Türkiye seçim sath-ı mailine girdi.
Yaklaşık iki ay sonra seçimler yapılacak. Cumhurbaşkanı Erdoğan böyle bir karar alıp alamayacağı tartışmaları arasında Cuma günü seçim kararını açıkladı. Cumartesi günü de Resmî Gazete’de yayımlandı.
28 Şubat 2022’de ilk toplantısını yapan Millet İttifakı “Anayasa Değişiklik Önerisi” ve seçim beyannamesi niteliğindeki “Ortak Politikalar Mutabakat Metnini” açıkladıktan sonra cumhurbaşkanı adayını da açıkladı.
Cumhur İttifakı’nın adayı aylardır belli olmasına rağmen hukukçular tarafından üçüncü kez aday olup olmayacağı tartışılıyor. Ağırlıklı görüş, mevcut anayasaya göre olamayacağı yönünde. Son sözü Yüksek Seçim Kurulu söyleyecek. Aday listeleri kesinleşince bu durum netleşecek. Ama netice bugünden belli gibi…
Seçimler 6 Şubat’ta Kahramanmaraş merkezli iki deprem faciasının gölgesinde yapılacak. Seçimin ana gündemi de deprem olacak.

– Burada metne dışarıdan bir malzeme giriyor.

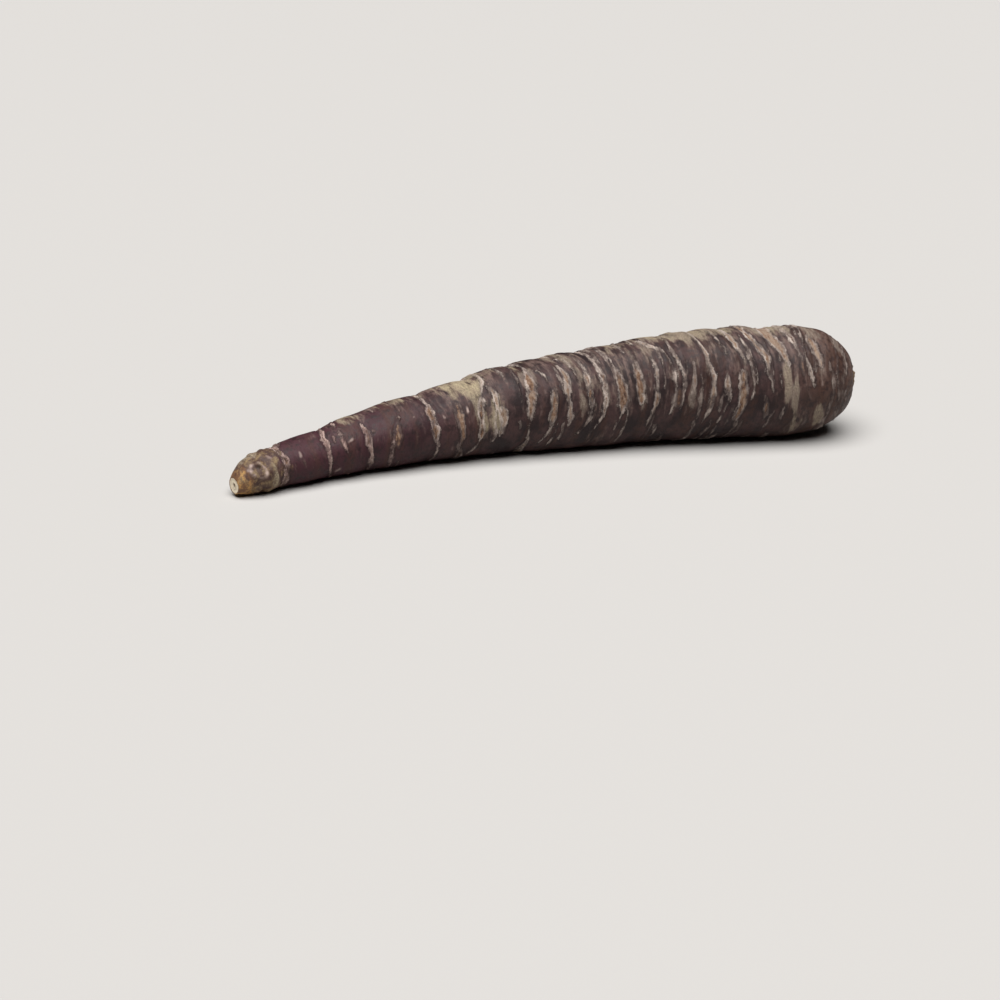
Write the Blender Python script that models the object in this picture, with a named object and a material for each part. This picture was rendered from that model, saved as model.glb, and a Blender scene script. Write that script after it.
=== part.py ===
"""A whole black carrot lying on its side: one grown taproot, thin tip at -X and leaf crown at +X.

Every point of the skin is given by a station along the root, in millimetres from the tip, and an angle
round it. Angle 0 is the side that faces -Y, 90 is the top, -90 is the underside that it lies on.
The skin is a loft: rings of points at chosen stations, joined by quads, with a point at each end.
"""

import bmesh
import bpy
import numpy as np

MM = 0.001

# Driving dimensions, in millimetres and degrees
LENGTH = 220.0
BOW = 17.5  # how far the middle of the root bends sideways, to +Y
BOW_SKEW = -0.35  # below 0 the bend is strongest in the thin half
BODY_STATIONS = np.array([0.0, 1.4, 3.0, 4.8, 6.8, 9.5, 15, 26, 44, 73, 106, 141, 176, 194])
BODY_RADII = np.array([2.9, 4.0, 5.0, 5.8, 6.3, 6.6, 7.1, 7.8, 9.6, 12.2, 15.4, 17.3, 19.0, 19.0])

# The thin tap root is broken off at the tip: its face is nearly flat, with a small pit in the middle
FACE_PROFILE = np.array([(0.7, 0.0), (0.6, 0.4), (0.1, 0.75), (0.15, 1.6)])  # station, radius
TIP_BARE_ENDS = 8.0  # the relief of the skin grows from none at the rim to full here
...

Ülkede büyük bir ekonomik kriz yaşanıyor. İşsizlik arttı. Asgari ücrete yapılan zam daha yılın ilk iki ayında eridi. Vatandaşların büyük bir kısmı açlık sınırının altında. 85 milyonluk nüfusun yüzde 80’inden fazlası ise yoksulluk sınırında. Adalette sıkıntılar var. Ancak deprem faciası bunların üstünü örttü. Bir aydan fazla zaman geçmesine rağmen hâlâ çadır gitmeyen yerler var. Konteyner alanları oluşturulmaya çalışıyor. İşte böyle bir ortamda bölgede seçim yapılacak. Sıkıntılar olmaması için tek görevi seçim yapmak olan YSK bunun çaresini bulmak durumunda kalacak.
***
Siyasetçinin görevi
Seçim döneminin en büyük sıkıntılarından birisi de kampanyalardaki siyasetin dili olacak. Temennimiz, bundan önceki seçimlerde yaşadığımız kutuplaştırıcı dilin, resmi rakamlara göre 47 bin insanın vefat etmesine yol açan büyük deprem felaketini de düşünerek daha kırıcı olmaması.

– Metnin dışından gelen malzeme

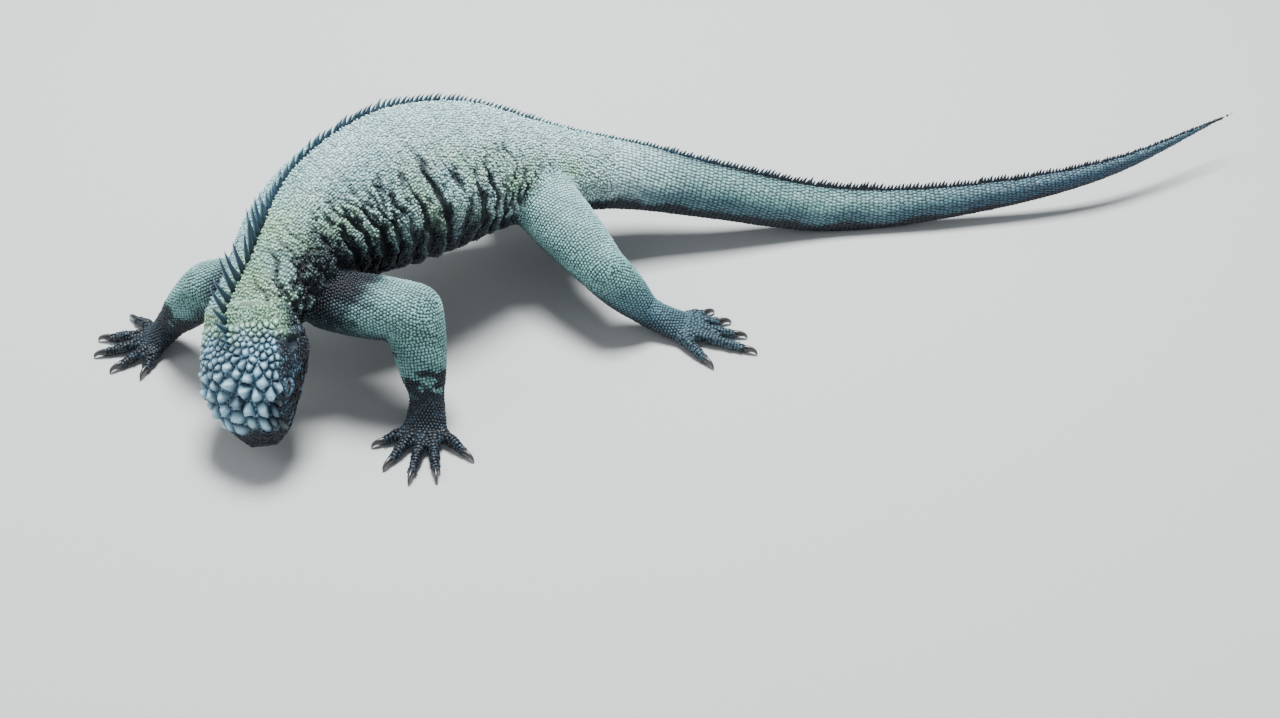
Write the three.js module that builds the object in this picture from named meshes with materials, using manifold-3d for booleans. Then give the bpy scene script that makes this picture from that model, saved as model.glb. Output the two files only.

Ancak iki futbol karşılaşmasında yaşanan “hükümet istifa” tezahüratlarına gösterilen aşırı tepki ve arkasından iki takımın karşılaşması öncesi ve sonrasında kullanılan üsluba bakılırsa bu temennilere pek kulak asan olmayacak.
Maalesef bazı siyasetçilerin saldırıya uğrayan takıma gösterdikleri tutum ile karşı takıma “selâm çakması” üslubun düzelmeyeceğinin ilk işaretleri oldu. Ümit ediyoruz ki, mesele burada kalır.
Siyasetçinin görevi kargaşa çıkartıp milleti kutuplaştırmak olmamalı. Tam tersine böyle olayları yatıştıracak sözler söylemelidir. Siyasetçi millete karşı sorumludur ve temsil gereği kullandığı ifadelere de dikkat etmek zorundadır.
Diğer takımı destekleyen de tıpkı olay çıkaran takımı destekleyenler gibi “ırkçı” ifadeleri bırakması gerekiyor.
Ülkeyi din, mezhep ve ırk üzerinden bölmeye kimsenin hakkı yok. Herkesin 85 milyonu kucaklayan bir dil kullanması gerekiyor. Yoksa millet bundan önce olduğu gibi gereken cevabı sandıkta verir.
Büyük acılar yaşan millete bir de bu kirli dille başka acılar yaşatmanın kimsenin hakkı yok.
***
“Hak edilen muamele” ne ola ki?
Cumhurbaşkanı Tayyip Erdoğan’ın depremin ardından yaptığı ilk konuşmada “Günü geldiğinde şu anda tuttuğumuz defteri açacağız” demişti. Ardından AKP Sözcüsü de “Bunları not alıyoruz” dedi. Bahçeli’nin grup konuşmasında “Bunları tek tek not aldığımız da bilinmelidir” sözleriyle, bir “not alma modası” başlamıştı.
Erdoğan son olarak da, “Normal günlere dönünce herkese hak ettiği cevabı verecek, hak ettiği muameleye tabi tutacağız.” dedi.
Bu sözler kime, hak edilen muamele nedir bir türlü anlam verilemedi… Anlaşılan seçim kampanyasında not edilmeye devam edilecek. Bakalım ardında ne çıkacak?